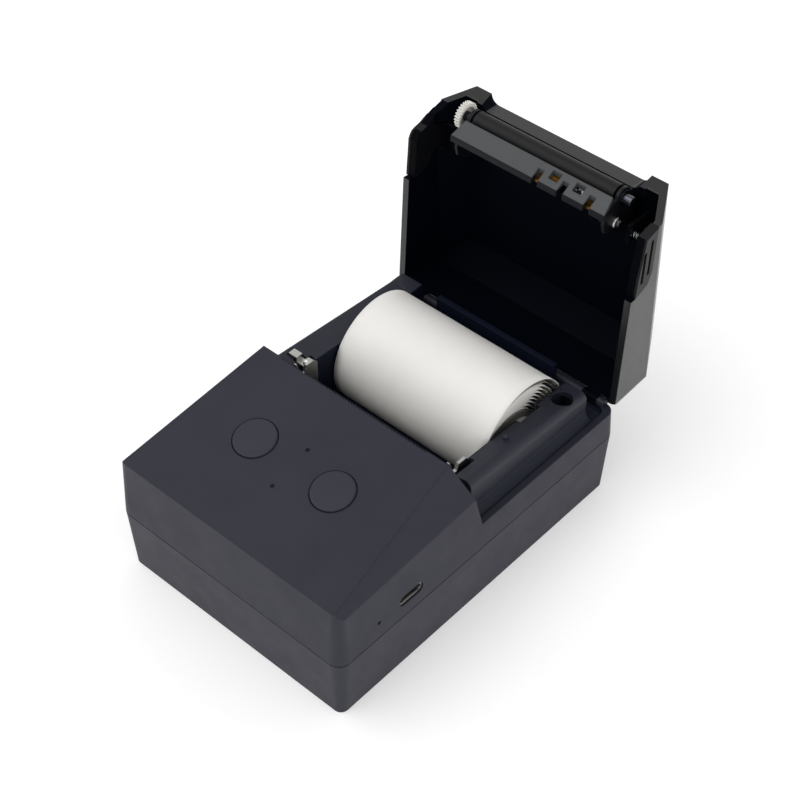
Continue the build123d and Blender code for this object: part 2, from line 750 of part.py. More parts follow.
def panel_button(x):
    """Round push-button with a retaining flange and a stem for its switch."""
    cap = Cylinder(BUTTON_R, 3.2)
    cap = fillet(cap.faces().sort_by(Axis.Z)[-1].edges(), 0.45)
    cap -= Pos(0, 0, -0.7) * Cylinder(BUTTON_R - 1.2, 1.9)
    button = on_panel(x, BUTTON_ALONG, cap, 1.2)
    flange = Cylinder(BUTTON_R + 1.0, 0.7) - Cylinder(BUTTON_R - 1.2, 0.7)
    button += on_panel(x, BUTTON_ALONG, flange, 2.85)
    return button + on_panel(x, BUTTON_ALONG, Cylinder(1.5, 2.7), 2.15)


# ---------------------------------------------------------------- lid (built closed)

def lid_front_trim():
    """Everything in front of the lid's front faces: ears, recess for the paper, and side edges."""
    ears = box((-BIG, BIG), (-BIG, EAR_FRONT_Y), (0, BIG))
    recess = RectangleRounded(2 * EAR_INNER_X, 40.0, 3.0)
    cut = Pos(0, RECESS_Y - 20.0, 30.0) * extrude(recess, 40.0)
    return ears + cut + front_of_cheeks(LID_GAP)


def release_cutout():
    """Outline of the release button's place in the lid's side wall, open to its front and foot."""
    points = [
        (-8.0, 40.5),
        (12.0, 40.5),
        (15.6, 39.0),
        (16.9, 35.6),
        (17.6, 32.7),
        (17.6, 28.0),
        (-8.0, 28.0),
    ]
    return side_profile(points, (36.0, 45.0))


def left_ear_slant():
    """Cut at the foot of the left ear, in line with the left release button's front edge."""
    points = [(-14.0, 40.0), (-0.6, 40.0), (-2.0, 42.8), (-3.9, 44.4), (-14.0, 44.4)]
    return side_profile(points, (-45.0, -36.0))


def release_relief():
    """Thinning inside the right wall and bevel, for the release button's neck."""
    thin = casing_block(1.0, INNER_CORNER_R) - beyond(lid_bevel(1), -1.0)
    return thin & box((35.0, 45.0), (2.4, 11.6), (40.0, 46.6))


def lid_shell():
    """Hinged lid: sloped top, bevelled sides and back, ears at the front and knuckles at the back."""
    outer = casing_block() - beyond(LID_TOP_PLANE) - beyond(lid_rear_bevel())
    inner = casing_block(WALL, INNER_CORNER_R)
    inner -= beyond(LID_TOP_PLANE, -WALL) + beyond(lid_rear_bevel(), -WALL)
    for side in (-1, 1):
        outer -= beyond(lid_bevel(side))
        inner -= beyond(lid_bevel(side), -WALL)
    outer &= box((-BIG, BIG), (-BIG, BIG), (RIM_Z + LID_GAP, BIG))
    outer -= lid_front_trim()
    lip_inner_y = RECESS_Y + LIP_THICKNESS
    hollow = inner & box((-BIG, BIG), (lip_inner_y, BIG), (0, BIG))
    hollow += inner & box((-BIG, BIG), (-BIG, BIG), (0, LIP_BOTTOM_Z))
    ear_hollow = box((EAR_INNER_X + 1.4, 40.0), (EAR_FRONT_Y + 1.4, 5.0), (40.0, BIG))
    hollow += inner & both_sides(ear_hollow)
    lid = outer - hollow
    lid -= both_sides(release_cutout()) + left_ear_slant()
    lid -= both_sides(release_relief())
    lid -= rod((-BIG / 2, BIG / 2), HINGE_Y, HINGE_Z, BARREL_R + 0.3)
    lid -= box((-BIG, BIG), (57.0, BIG), (0, HINGE_Z + BARREL_R + 0.3))
    for side in (-1, 1):
        span = sorted((side * LID_KNUCKLE_X[0], side * LID_KNUCKLE_X[1]))
        lid += rod(span, HINGE_Y, HINGE_Z, BARREL_R)
        lid += box(span, (56.2, 58.1), (HINGE_Z + 0.4, 33.6))
        lid -= rod(span, HINGE_Y, HINGE_Z, PIN_RUNNING_R)
    for x in (-18.0, 18.0):
        lid += post(x, 6.0, (50.6, 53.5), 2.6)
        lid -= post(x, 6.0, (50.0, 52.8), 1.0)
    return lid


def platen_bracket():
    """Cradle: two side plates round the roller's ends, joined by a top plate."""
    outline = [
        (-4.5, 39.6),
        (-2.2, 36.0),
        (-0.8, 36.0),
        (1.6, 35.6),
        (4.6, 36.4),
        (7.0, 40.0),
        (8.5, 45.0),
        (10.0, 50.6),
        (1.0, 50.6),
        (1.0, 48.6),
        (-4.9, 47.7),
    ]
    plate = side_profile(outline, BRACKET_X) + rod(BRACKET_X, PLATEN_Y, PLATEN_Z, ROLLER_R)
    plate -= rod(BRACKET_X, PLATEN_Y, PLATEN_Z, BUSHING_R)
    bracket = both_sides(plate) + box((-BRACKET_X[1], BRACKET_X[1]), (1.0, 10.0), (49.7, 50.6))
    for x in (-18.0, 18.0):
        bracket -= post(x, 6.0, (49.0, 51.0), 1.1)
    return bracket - rod(BRACKET_X, *GUIDE_SCREW, 1.1)


def bracket_screws():
    screws = []
    for x in (-18.0, 18.0):
        screws.append(post(x, 6.0, (48.5, 49.7), 1.9) + post(x, 6.0, (49.7, 52.8), 1.0))
    y, z = GUIDE_SCREW
    head = fillet(rod((27.0, 28.2), y, z, 1.8).faces().sort_by(Axis.X)[-1].edges(), 0.6)
    head -= box((27.75, 28.3), (y - 1.2, y + 1.2), (z - 0.3, z + 0.3))
    head -= box((27.75, 28.3), (y - 0.3, y + 0.3), (z - 1.2, z + 1.2))
    screws.append(head + rod((24.4, 27.0), y, z, 1.0))
    return Compound(children=screws)


def paper_guide():
    """Moulded bar under the roller that turns the paper up to the head, longer along its foot."""
    points = [(-5.9, 39.3), (-2.7, 34.2), (-0.8, 34.2), (-0.8, 36.0), (-2.2, 36.0), (-4.5, 39.6)]
    guide = side_profile(points, (-GUIDE_HALF[1], GUIDE_HALF[1]))
    lowest = guide.edges().filter_by(Axis.X).sort_by(Axis.Z)[:2]
    guide = fillet(lowest.sort_by(Axis.Y)[:1], 0.9)
    top, foot = GUIDE_HALF
    end = make_face(Polyline([(top, 39.7), (foot + 2, 39.7), (foot + 2, 34.0), (foot, 34.0)], close=True))
    upright = Plane(origin=(0, 0, 0), x_dir=(1, 0, 0), z_dir=(0, -1, 0))
    guide -= both_sides(extrude(upright * end, 20.0, both=True))
    for x in SLOT_X:
        guide -= box((x - 1.1, x + 1.1), (-8.0, 0.0), (33.0, 37.4))
    for x in WINDOW_X:
        guide -= box((x - 1.6, x + 1.6), (-8.0, -3.0), (36.2, 38.6))
    guide += box((22.8, 26.0), (-4.0, 1.8), (38.6, 40.0)) + box((22.8, 26.0), (1.2, 4.2), (39.3, 42.3))
    return guide - rod((24.4, 26.0), *GUIDE_SCREW, 1.0)


def sensor_board():
    return box((1.6, 22.4), (-1.7, -0.8), (36.0, 40.2))


def paper_sensor():
    return box((WINDOW_X[1] - 2.3, WINDOW_X[1] + 1.2), (-2.9, -1.7), (37.2, 39.6))


def gap_sensor():
    return box((WINDOW_X[0] - 2.3, WINDOW_X[0] + 1.2), (-2.9, -1.7), (37.2, 39.6))


def platen_bushings():
    bushings = []
    for x in ((-27.5, -25.6), (25.6, 27.5)):
        bushings.append(rod(x, PLATEN_Y, PLATEN_Z, BUSHING_R) - rod(x, PLATEN_Y, PLATEN_Z, BUSHING_BORE_R))
    return Compound(children=bushings)


def platen_shaft():
    return rod((-31.5, 30.2), PLATEN_Y, PLATEN_Z, SHAFT_R)


def platen_roller():
    span = (-ROLLER_HALF, ROLLER_HALF)
    return rod(span, PLATEN_Y, PLATEN_Z, ROLLER_R) - rod(span, PLATEN_Y, PLATEN_Z, SHAFT_R)


RELEASE_REAR = [(11.9, 40.3), (15.4, 38.8), (16.6, 35.4)]
RIGHT_RELEASE_FRONT = [(17.2, 32.9), (11.3, 33.2), (5.2, 34.0), (-2.0, 34.8), (-3.3, 40.3)]
LEFT_RELEASE_FRONT = [
    (17.2, 32.4),
    (9.5, 32.6),
    (4.5, 32.7),
    (3.1, 33.3),
    (2.3, 33.9),
    (1.8, 34.8),
    (1.0, 37.1),
    (-0.8, 40.3),
]
RIGHT_GROOVES = [(37.9, -0.3, 11.5), (35.1, 2.6, 13.2)]
LEFT_GROOVES = [(37.9, 2.2, 11.5), (35.1, 3.4, 13.2)]


def release_button(front, grooves):
    """Release button, as on the right: ribbed finger plate, with an arm over the riser to its spring."""
    plate = side_profile(RELEASE_REAR + front, (38.9, 45.0)) & casing_block(-0.15)
    for z, start, end in grooves:
        plate -= Pos(42.0, (start + end) / 2, z) * Box(1.6, end - start, 1.2)
    neck = [
        (38.9, 38.5),
        (39.9, 38.5),
        (39.9, 42.2),
        (37.6, 45.6),
        (34.4, 45.6),
        (34.4, 44.3),
        (38.2, 44.3),
        (38.9, 43.5),
    ]
    across = Plane(origin=(0, 11.0, 0), x_dir=(1, 0, 0), z_dir=(0, -1, 0))
    face = across * make_face(Polyline(neck, close=True))
    return plate + extrude(face, 8.0)


SPRING_Y = 7.0
SPRING_Z = 44.95


def release_spring():
    """Coil spring between the right release arm and its post under the lid's top."""
    coil = Helix(pitch=0.9, height=3.2, radius=0.95)
    section = Plane(origin=coil @ 0, z_dir=coil % 0) * Circle(0.16)
    spring = sweep(section, path=coil)
    return Pos(30.9, SPRING_Y, SPRING_Z) * (Rot(0, 90, 0) * spring)


def spring_seat():
    """Post under the lid's top that the right release spring pushes against."""
    return box((29.6, 30.7), (4.0, 10.0), (43.4, 52.6))


def opened(shape):
    """Turns a piece of the closed lid about the hinge pin to its resting place."""
    hinge = Axis((0, HINGE_Y, HINGE_Z), (1, 0, 0))
    return shape.rotate(hinge, -LID_OPEN_ANGLE)


FIXED_PARTS = {
    "base_shell": base_shell,
    "foot_pads": foot_pads,
    "housing_screws": housing_screws,
    "upper_housing": upper_housing,
    "hinge_pins": hinge_pins,
    "tear_bar": tear_bar,
    "paper_bay": paper_bay,
    "paper_roll": paper_roll,
    "paper_core": paper_core,
    "left_hook_plate": left_hook_plate,
    "right_hook_plate": right_hook_plate,
    "mechanism_frame": mechanism_frame,
    "thermal_head": thermal_head,
    "heat_sink": heat_sink,
    "head_springs": head_springs,
    "stepper_motor": stepper_motor,
    "motor_pinion": motor_pinion,
    "output_gear": output_gear,
    "gear_post": gear_post,
    "main_board": main_board,
    "board_chips": board_chips,
    "usb_socket": usb_socket,
    "side_light_pipe": side_light_pipe,
    "battery_cells": battery_cells,
    "button_board": button_board,
    "tact_switches": tact_switches,
    "light_pipes": light_pipes,
    "panel_board_posts": panel_board_posts,
}

LID_PARTS = {
    "platen_bracket": platen_bracket,
    "bracket_screws": bracket_screws,
    "paper_guide": paper_guide,
    "sensor_board": sensor_board,
    "paper_sensor": paper_sensor,
    "gap_sensor": gap_sensor,
    "platen_bushings": platen_bushings,
    "platen_shaft": platen_shaft,
    "platen_roller": platen_roller,
    "platen_gear": platen_gear,
}

for name, make in FIXED_PARTS.items():
    save(make(), name)

save(panel_button(-BUTTON_X), "feed_button")
save(panel_button(BUTTON_X), "power_button")

for name, make in LID_PARTS.items():
    save(opened(make()), name)

save(opened(lid_shell() + both_sides(spring_seat())), "lid_shell")
save(opened(release_button(RIGHT_RELEASE_FRONT, RIGHT_GROOVES)), "right_release_button")
left_button = mirror(release_button(LEFT_RELEASE_FRONT, LEFT_GROOVES), Plane.YZ)
save(opened(left_button), "left_release_button")
save(opened(release_spring()), "right_release_spring")
save(opened(mirror(release_spring(), Plane.YZ)), "left_release_spring")
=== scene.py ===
import math

import bmesh
import bpy
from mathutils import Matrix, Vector, noise


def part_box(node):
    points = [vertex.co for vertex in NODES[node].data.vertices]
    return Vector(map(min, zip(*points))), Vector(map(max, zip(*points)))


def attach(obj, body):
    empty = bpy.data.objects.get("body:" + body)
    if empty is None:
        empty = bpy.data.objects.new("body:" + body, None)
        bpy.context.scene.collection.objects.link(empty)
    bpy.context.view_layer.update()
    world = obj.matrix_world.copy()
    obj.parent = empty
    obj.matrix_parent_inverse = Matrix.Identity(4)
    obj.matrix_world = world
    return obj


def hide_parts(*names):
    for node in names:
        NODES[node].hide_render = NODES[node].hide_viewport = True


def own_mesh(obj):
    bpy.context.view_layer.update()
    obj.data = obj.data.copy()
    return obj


# A portable receipt printer standing open, with its paper roll in the bay.
# Everything is in metres, in the printer's own frame: +X right, +Y back, +Z up.

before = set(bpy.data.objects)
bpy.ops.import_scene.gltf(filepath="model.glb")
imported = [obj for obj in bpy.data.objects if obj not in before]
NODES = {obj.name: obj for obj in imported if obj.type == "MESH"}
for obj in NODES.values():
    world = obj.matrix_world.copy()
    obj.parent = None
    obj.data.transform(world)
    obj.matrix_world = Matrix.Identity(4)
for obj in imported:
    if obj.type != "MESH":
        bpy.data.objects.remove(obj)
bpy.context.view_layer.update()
MM = 0.001


# ------------------------------------------------------------------ materials

def srgb(r, g, b):
    """A display colour from 0 to 255, as the linear colour that shaders take."""
    channels = [c / 255 for c in (r, g, b)]
    linear = [c / 12.92 if c <= 0.04045 else ((c + 0.055) / 1.055) ** 2.4 for c in channels]
    return (*linear, 1.0)


def scaled(colour, factor, lift=0.0):
    """A linear colour made lighter or darker."""
    return (*(min(1.0, c * factor + lift) for c in colour[:3]), 1.0)


# Places of a Mix node's two inputs and its result, for each kind of data.
MIX_SOCKETS = {"RGBA": (6, 7, 2), "FLOAT": (2, 3, 0)}


def add_node(tree, kind, **inputs):
    """A shader node with some of its inputs set."""
    node = tree.nodes.new(kind)
    for key, value in inputs.items():
        node.inputs[key].default_value = value
    return node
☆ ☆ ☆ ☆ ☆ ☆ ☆
_Problem statement_
Extract the first line above and each line after it up to and including the one with "return thin &", please, exactly and with nothing else.

_Response for this exercise_
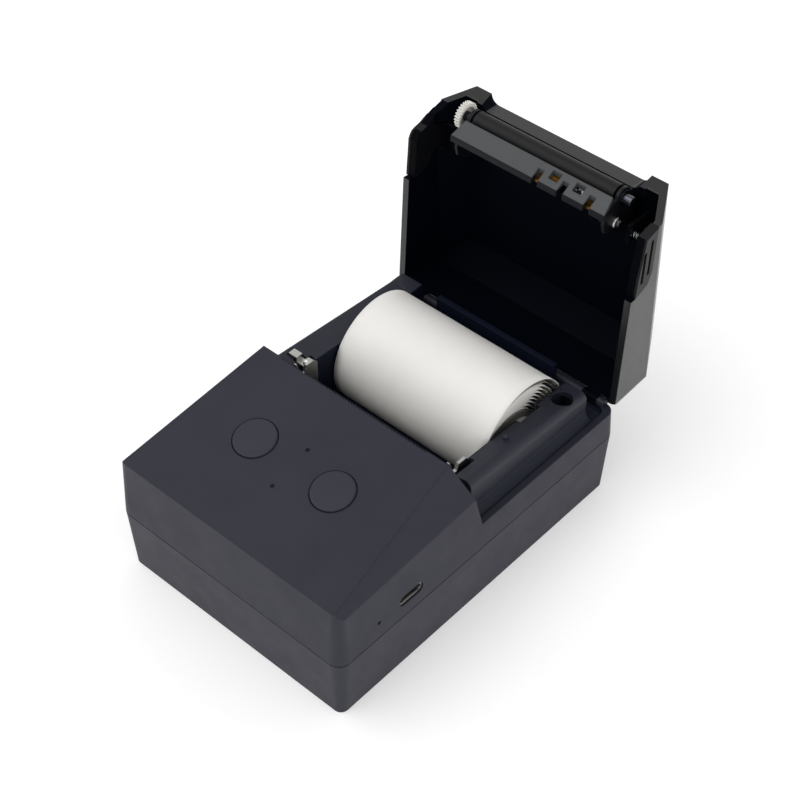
Continue the build123d and Blender code for this object: part 2, from line 750 of part.py. More parts follow.
def panel_button(x):
    """Round push-button with a retaining flange and a stem for its switch."""
    cap = Cylinder(BUTTON_R, 3.2)
    cap = fillet(cap.faces().sort_by(Axis.Z)[-1].edges(), 0.45)
    cap -= Pos(0, 0, -0.7) * Cylinder(BUTTON_R - 1.2, 1.9)
    button = on_panel(x, BUTTON_ALONG, cap, 1.2)
    flange = Cylinder(BUTTON_R + 1.0, 0.7) - Cylinder(BUTTON_R - 1.2, 0.7)
    button += on_panel(x, BUTTON_ALONG, flange, 2.85)
    return button + on_panel(x, BUTTON_ALONG, Cylinder(1.5, 2.7), 2.15)


# ---------------------------------------------------------------- lid (built closed)

def lid_front_trim():
    """Everything in front of the lid's front faces: ears, recess for the paper, and side edges."""
    ears = box((-BIG, BIG), (-BIG, EAR_FRONT_Y), (0, BIG))
    recess = RectangleRounded(2 * EAR_INNER_X, 40.0, 3.0)
    cut = Pos(0, RECESS_Y - 20.0, 30.0) * extrude(recess, 40.0)
    return ears + cut + front_of_cheeks(LID_GAP)


def release_cutout():
    """Outline of the release button's place in the lid's side wall, open to its front and foot."""
    points = [
        (-8.0, 40.5),
        (12.0, 40.5),
        (15.6, 39.0),
        (16.9, 35.6),
        (17.6, 32.7),
        (17.6, 28.0),
        (-8.0, 28.0),
    ]
    return side_profile(points, (36.0, 45.0))


def left_ear_slant():
    """Cut at the foot of the left ear, in line with the left release button's front edge."""
    points = [(-14.0, 40.0), (-0.6, 40.0), (-2.0, 42.8), (-3.9, 44.4), (-14.0, 44.4)]
    return side_profile(points, (-45.0, -36.0))


def release_relief():
    """Thinning inside the right wall and bevel, for the release button's neck."""
    thin = casing_block(1.0, INNER_CORNER_R) - beyond(lid_bevel(1), -1.0)
    return thin & box((35.0, 45.0), (2.4, 11.6), (40.0, 46.6))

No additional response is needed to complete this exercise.